*** GIVEN INFORMATION ***

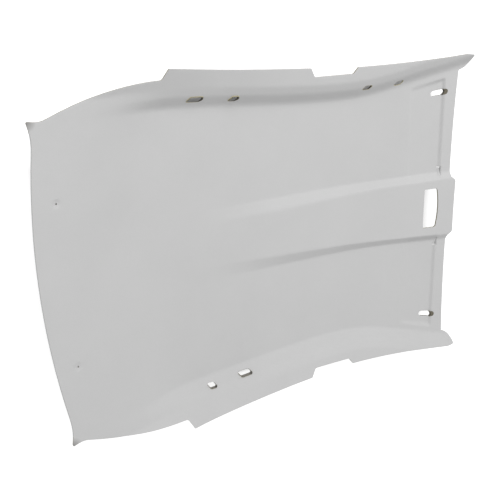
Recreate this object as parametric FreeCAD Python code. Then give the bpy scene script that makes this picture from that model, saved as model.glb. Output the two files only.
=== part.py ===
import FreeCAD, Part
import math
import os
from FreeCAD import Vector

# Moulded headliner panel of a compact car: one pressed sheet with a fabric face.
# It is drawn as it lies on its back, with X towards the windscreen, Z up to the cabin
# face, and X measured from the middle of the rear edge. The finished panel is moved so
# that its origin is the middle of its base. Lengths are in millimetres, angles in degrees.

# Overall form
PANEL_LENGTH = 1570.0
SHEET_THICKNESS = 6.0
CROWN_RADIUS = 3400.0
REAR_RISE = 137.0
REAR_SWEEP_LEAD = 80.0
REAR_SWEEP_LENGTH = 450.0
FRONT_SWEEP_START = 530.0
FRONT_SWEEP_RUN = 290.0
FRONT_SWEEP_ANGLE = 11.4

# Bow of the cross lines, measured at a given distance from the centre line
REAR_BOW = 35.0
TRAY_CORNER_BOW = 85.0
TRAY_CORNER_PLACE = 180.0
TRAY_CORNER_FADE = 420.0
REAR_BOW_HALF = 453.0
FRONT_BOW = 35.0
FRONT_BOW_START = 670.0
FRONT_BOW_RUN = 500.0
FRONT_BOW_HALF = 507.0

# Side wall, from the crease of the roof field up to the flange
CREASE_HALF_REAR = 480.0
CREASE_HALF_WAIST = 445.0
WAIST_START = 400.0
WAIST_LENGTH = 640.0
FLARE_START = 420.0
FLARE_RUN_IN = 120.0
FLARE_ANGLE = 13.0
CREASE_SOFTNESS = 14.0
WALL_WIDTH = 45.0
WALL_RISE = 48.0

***

Copy each line of the data exactly, leaving nothing out.

** RESPONSE TO THE TASK **
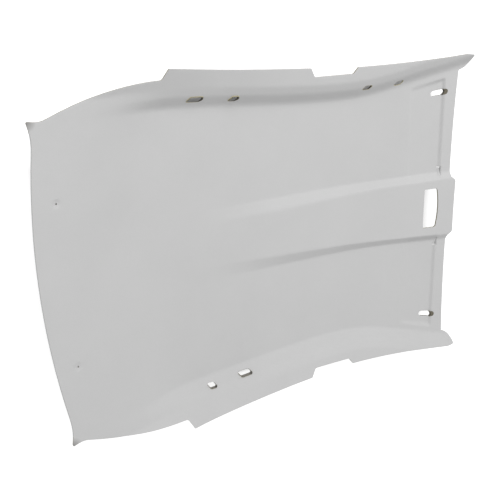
Recreate this object as parametric FreeCAD Python code. Then give the bpy scene script that makes this picture from that model, saved as model.glb. Output the two files only.
=== part.py ===
import FreeCAD, Part
import math
import os
from FreeCAD import Vector

# Moulded headliner panel of a compact car: one pressed sheet with a fabric face.
# It is drawn as it lies on its back, with X towards the windscreen, Z up to the cabin
# face, and X measured from the middle of the rear edge. The finished panel is moved so
# that its origin is the middle of its base. Lengths are in millimetres, angles in degrees.

# Overall form
PANEL_LENGTH = 1570.0
SHEET_THICKNESS = 6.0
CROWN_RADIUS = 3400.0
REAR_RISE = 137.0
REAR_SWEEP_LEAD = 80.0
REAR_SWEEP_LENGTH = 450.0
FRONT_SWEEP_START = 530.0
FRONT_SWEEP_RUN = 290.0
FRONT_SWEEP_ANGLE = 11.4

# Bow of the cross lines, measured at a given distance from the centre line
REAR_BOW = 35.0
TRAY_CORNER_BOW = 85.0
TRAY_CORNER_PLACE = 180.0
TRAY_CORNER_FADE = 420.0
REAR_BOW_HALF = 453.0
FRONT_BOW = 35.0
FRONT_BOW_START = 670.0
FRONT_BOW_RUN = 500.0
FRONT_BOW_HALF = 507.0

# Side wall, from the crease of the roof field up to the flange
CREASE_HALF_REAR = 480.0
CREASE_HALF_WAIST = 445.0
WAIST_START = 400.0
WAIST_LENGTH = 640.0
FLARE_START = 420.0
FLARE_RUN_IN = 120.0
FLARE_ANGLE = 13.0
CREASE_SOFTNESS = 14.0
WALL_WIDTH = 45.0
WALL_RISE = 48.0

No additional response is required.